Written problem. Extract the entries in their exact form.

Dataset rows.

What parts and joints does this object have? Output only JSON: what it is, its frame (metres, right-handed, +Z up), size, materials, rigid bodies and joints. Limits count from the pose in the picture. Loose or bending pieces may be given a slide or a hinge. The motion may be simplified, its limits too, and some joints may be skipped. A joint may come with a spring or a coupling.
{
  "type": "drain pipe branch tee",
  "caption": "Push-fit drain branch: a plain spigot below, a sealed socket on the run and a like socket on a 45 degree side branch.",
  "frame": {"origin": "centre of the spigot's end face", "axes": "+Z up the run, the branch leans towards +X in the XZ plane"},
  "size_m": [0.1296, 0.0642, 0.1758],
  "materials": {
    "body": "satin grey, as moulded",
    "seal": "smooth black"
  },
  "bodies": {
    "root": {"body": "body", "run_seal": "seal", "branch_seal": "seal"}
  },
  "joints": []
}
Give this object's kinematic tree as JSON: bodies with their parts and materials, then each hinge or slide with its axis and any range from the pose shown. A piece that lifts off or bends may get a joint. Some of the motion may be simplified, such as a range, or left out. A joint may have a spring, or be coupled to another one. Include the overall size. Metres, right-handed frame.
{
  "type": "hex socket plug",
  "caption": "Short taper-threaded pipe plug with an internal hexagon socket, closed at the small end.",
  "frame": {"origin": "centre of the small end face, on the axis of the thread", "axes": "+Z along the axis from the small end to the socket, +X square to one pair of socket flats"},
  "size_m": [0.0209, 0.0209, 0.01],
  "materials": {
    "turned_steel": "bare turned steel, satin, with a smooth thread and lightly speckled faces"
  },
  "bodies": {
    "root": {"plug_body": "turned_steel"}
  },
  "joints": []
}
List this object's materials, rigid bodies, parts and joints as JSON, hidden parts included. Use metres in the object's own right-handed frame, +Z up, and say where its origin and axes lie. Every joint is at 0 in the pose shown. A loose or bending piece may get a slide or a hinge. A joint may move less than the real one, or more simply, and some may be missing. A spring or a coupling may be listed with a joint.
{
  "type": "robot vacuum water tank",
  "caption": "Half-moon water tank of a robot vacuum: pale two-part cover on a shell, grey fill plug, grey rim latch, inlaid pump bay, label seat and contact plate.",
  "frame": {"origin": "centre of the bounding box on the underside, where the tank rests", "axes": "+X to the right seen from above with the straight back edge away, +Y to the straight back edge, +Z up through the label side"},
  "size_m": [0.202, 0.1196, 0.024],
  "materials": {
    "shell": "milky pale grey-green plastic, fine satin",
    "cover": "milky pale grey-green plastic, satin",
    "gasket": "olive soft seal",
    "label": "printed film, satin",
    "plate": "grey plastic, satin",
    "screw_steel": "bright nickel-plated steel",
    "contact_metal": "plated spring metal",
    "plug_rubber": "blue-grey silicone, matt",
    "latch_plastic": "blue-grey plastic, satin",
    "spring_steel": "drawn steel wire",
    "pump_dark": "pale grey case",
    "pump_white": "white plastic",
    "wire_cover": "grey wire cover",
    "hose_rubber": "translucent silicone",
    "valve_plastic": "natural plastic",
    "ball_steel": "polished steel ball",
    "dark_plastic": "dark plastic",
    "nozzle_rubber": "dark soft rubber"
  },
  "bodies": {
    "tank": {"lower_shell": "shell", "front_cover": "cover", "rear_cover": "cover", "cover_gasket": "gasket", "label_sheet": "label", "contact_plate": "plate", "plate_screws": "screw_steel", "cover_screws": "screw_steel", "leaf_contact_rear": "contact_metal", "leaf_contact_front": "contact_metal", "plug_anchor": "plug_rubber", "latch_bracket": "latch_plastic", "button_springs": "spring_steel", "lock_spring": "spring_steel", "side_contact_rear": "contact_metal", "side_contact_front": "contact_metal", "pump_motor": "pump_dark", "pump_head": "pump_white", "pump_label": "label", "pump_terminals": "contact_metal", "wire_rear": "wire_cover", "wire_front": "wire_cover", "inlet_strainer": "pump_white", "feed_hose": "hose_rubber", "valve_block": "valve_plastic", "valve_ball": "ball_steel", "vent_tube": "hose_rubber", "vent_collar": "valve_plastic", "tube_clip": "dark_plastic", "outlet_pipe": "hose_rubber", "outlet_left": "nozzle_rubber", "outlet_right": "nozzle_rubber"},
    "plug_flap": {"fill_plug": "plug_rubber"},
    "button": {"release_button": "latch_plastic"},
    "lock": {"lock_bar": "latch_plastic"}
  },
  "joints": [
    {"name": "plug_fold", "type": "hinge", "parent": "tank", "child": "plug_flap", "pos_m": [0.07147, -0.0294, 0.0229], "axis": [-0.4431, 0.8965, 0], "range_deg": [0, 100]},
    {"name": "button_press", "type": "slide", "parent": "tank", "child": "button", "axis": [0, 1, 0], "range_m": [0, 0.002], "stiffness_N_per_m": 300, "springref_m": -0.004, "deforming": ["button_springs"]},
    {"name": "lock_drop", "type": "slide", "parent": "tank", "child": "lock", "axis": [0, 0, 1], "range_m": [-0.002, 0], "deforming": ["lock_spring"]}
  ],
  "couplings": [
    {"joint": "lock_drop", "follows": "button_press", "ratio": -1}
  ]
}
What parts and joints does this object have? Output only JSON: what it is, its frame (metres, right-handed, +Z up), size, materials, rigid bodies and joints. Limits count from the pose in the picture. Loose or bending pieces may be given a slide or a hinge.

Exercise solution.
What parts and joints does this object have? Output only JSON: what it is, its frame (metres, right-handed, +Z up), size, materials, rigid bodies and joints. Limits count from the pose in the picture. Loose or bending pieces may be given a slide or a hinge. The motion may be simplified, its limits too, and some joints may be skipped. A joint may come with a spring or a coupling.
{
  "type": "drain pipe branch tee",
  "caption": "Push-fit drain branch: a plain spigot below, a sealed socket on the run and a like socket on a 45 degree side branch.",
  "frame": {"origin": "centre of the spigot's end face", "axes": "+Z up the run, the branch leans towards +X in the XZ plane"},
  "size_m": [0.1296, 0.0642, 0.1758],
  "materials": {
    "body": "satin grey, as moulded",
    "seal": "smooth black"
  },
  "bodies": {
    "root": {"body": "body", "run_seal": "seal", "branch_seal": "seal"}
  },
  "joints": []
}
Give this object's kinematic tree as JSON: bodies with their parts and materials, then each hinge or slide with its axis and any range from the pose shown. A piece that lifts off or bends may get a joint. Some of the motion may be simplified, such as a range, or left out. A joint may have a spring, or be coupled to another one. Include the overall size. Metres, right-handed frame.
{
  "type": "hex socket plug",
  "caption": "Short taper-threaded pipe plug with an internal hexagon socket, closed at the small end.",
  "frame": {"origin": "centre of the small end face, on the axis of the thread", "axes": "+Z along the axis from the small end to the socket, +X square to one pair of socket flats"},
  "size_m": [0.0209, 0.0209, 0.01],
  "materials": {
    "turned_steel": "bare turned steel, satin, with a smooth thread and lightly speckled faces"
  },
  "bodies": {
    "root": {"plug_body": "turned_steel"}
  },
  "joints": []
}
List this object's materials, rigid bodies, parts and joints as JSON, hidden parts included. Use metres in the object's own right-handed frame, +Z up, and say where its origin and axes lie. Every joint is at 0 in the pose shown. A loose or bending piece may get a slide or a hinge. A joint may move less than the real one, or more simply, and some may be missing. A spring or a coupling may be listed with a joint.
{
  "type": "robot vacuum water tank",
  "caption": "Half-moon water tank of a robot vacuum: pale two-part cover on a shell, grey fill plug, grey rim latch, inlaid pump bay, label seat and contact plate.",
  "frame": {"origin": "centre of the bounding box on the underside, where the tank rests", "axes": "+X to the right seen from above with the straight back edge away, +Y to the straight back edge, +Z up through the label side"},
  "size_m": [0.202, 0.1196, 0.024],
  "materials": {
    "shell": "milky pale grey-green plastic, fine satin",
    "cover": "milky pale grey-green plastic, satin",
    "gasket": "olive soft seal",
    "label": "printed film, satin",
    "plate": "grey plastic, satin",
    "screw_steel": "bright nickel-plated steel",
    "contact_metal": "plated spring metal",
    "plug_rubber": "blue-grey silicone, matt",
    "latch_plastic": "blue-grey plastic, satin",
    "spring_steel": "drawn steel wire",
    "pump_dark": "pale grey case",
    "pump_white": "white plastic",
    "wire_cover": "grey wire cover",
    "hose_rubber": "translucent silicone",
    "valve_plastic": "natural plastic",
    "ball_steel": "polished steel ball",
    "dark_plastic": "dark plastic",
    "nozzle_rubber": "dark soft rubber"
  },
  "bodies": {
    "tank": {"lower_shell": "shell", "front_cover": "cover", "rear_cover": "cover", "cover_gasket": "gasket", "label_sheet": "label", "contact_plate": "plate", "plate_screws": "screw_steel", "cover_screws": "screw_steel", "leaf_contact_rear": "contact_metal", "leaf_contact_front": "contact_metal", "plug_anchor": "plug_rubber", "latch_bracket": "latch_plastic", "button_springs": "spring_steel", "lock_spring": "spring_steel", "side_contact_rear": "contact_metal", "side_contact_front": "contact_metal", "pump_motor": "pump_dark", "pump_head": "pump_white", "pump_label": "label", "pump_terminals": "contact_metal", "wire_rear": "wire_cover", "wire_front": "wire_cover", "inlet_strainer": "pump_white", "feed_hose": "hose_rubber", "valve_block": "valve_plastic", "valve_ball": "ball_steel", "vent_tube": "hose_rubber", "vent_collar": "valve_plastic", "tube_clip": "dark_plastic", "outlet_pipe": "hose_rubber", "outlet_left": "nozzle_rubber", "outlet_right": "nozzle_rubber"},
    "plug_flap": {"fill_plug": "plug_rubber"},
    "button": {"release_button": "latch_plastic"},
    "lock": {"lock_bar": "latch_plastic"}
  },
  "joints": [
    {"name": "plug_fold", "type": "hinge", "parent": "tank", "child": "plug_flap", "pos_m": [0.07147, -0.0294, 0.0229], "axis": [-0.4431, 0.8965, 0], "range_deg": [0, 100]},
    {"name": "button_press", "type": "slide", "parent": "tank", "child": "button", "axis": [0, 1, 0], "range_m": [0, 0.002], "stiffness_N_per_m": 300, "springref_m": -0.004, "deforming": ["button_springs"]},
    {"name": "lock_drop", "type": "slide", "parent": "tank", "child": "lock", "axis": [0, 0, 1], "range_m": [-0.002, 0], "deforming": ["lock_spring"]}
  ],
  "couplings": [
    {"joint": "lock_drop", "follows": "button_press", "ratio": -1}
  ]
}
What parts and joints does this object have? Output only JSON: what it is, its frame (metres, right-handed, +Z up), size, materials, rigid bodies and joints. Limits count from the pose in the picture. Loose or bending pieces may be given a slide or a hinge.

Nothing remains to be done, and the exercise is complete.